The latest incarnation was running samba 3.2.11.
But the other day, my samba package was upgraded to 3.4.1
Samba shares on the server immediately stopped working and access is immediately denied to all users.
I looked at the config and nothing has changed during the upgrade.
I looked at the logs and no access attempts are recorded; no errors are logged.
I noticed that the new template config file is a little different from previous versions, so I made the necessary changes and migrated my config to the new file. No change to samba’s behaviour at all.
For a while I wondered if I had a rogue samba server on my network, but stopping my samba service causes requests to time out rather than be denied. So it’s definitely my samba daemon that’s responding, but goodness knows why it behaving like this.

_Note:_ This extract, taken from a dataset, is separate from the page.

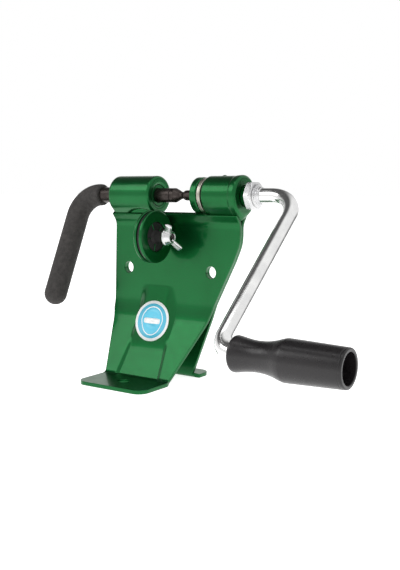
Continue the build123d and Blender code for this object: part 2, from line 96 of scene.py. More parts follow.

Restarting samba puts the following in the log file:
[2009/10/02 10:33:54, 0] smbd/server.c:1065(main) smbd version 3.4.1-0.41.fc11 started. Copyright Andrew Tridgell and the Samba Team 1992-2009 [2009/10/02 10:33:54, 0] smbd/server.c:457(smbd_open_one_socket) smbd_open_once_socket: open_socket_in: Address already in use [2009/10/02 10:33:54, 0] smbd/server.c:457(smbd_open_one_socket) smbd_open_once_socket: open_socket_in: Address already in use
I will keep hunting until I find what’s caused this. Unfortunately I can’t watch any of my recorded TV programmes until then!
I’ll post back here when I’ve tracked it down.
Update: I managed to get Samba working again. Sort of. This is a snippet from my now-working smb.conf:
# ----------------------- Standalone Server Options ------------------------ # # Scurity can be set to user, share(deprecated) or server(deprecated) # # Backend to store user information in. New installations should # use either tdbsam or ldapsam. smbpasswd is available for backwards # compatibility. tdbsam requires no further configuration. security = user # passdb backend = tdbsam passdb backend = smbpasswd
As you can see, I simply reverted to the older smbpasswd authentication after yum upgraded Samba and switched to tdbsam and my shares magically sprung back to life. It’s a shame, because I don’t like going backwards. I like going forwards – hence I run Fedora.
I can confirm that this “fix” works with the latest version of Samba at the time of writing – version 3.4.2.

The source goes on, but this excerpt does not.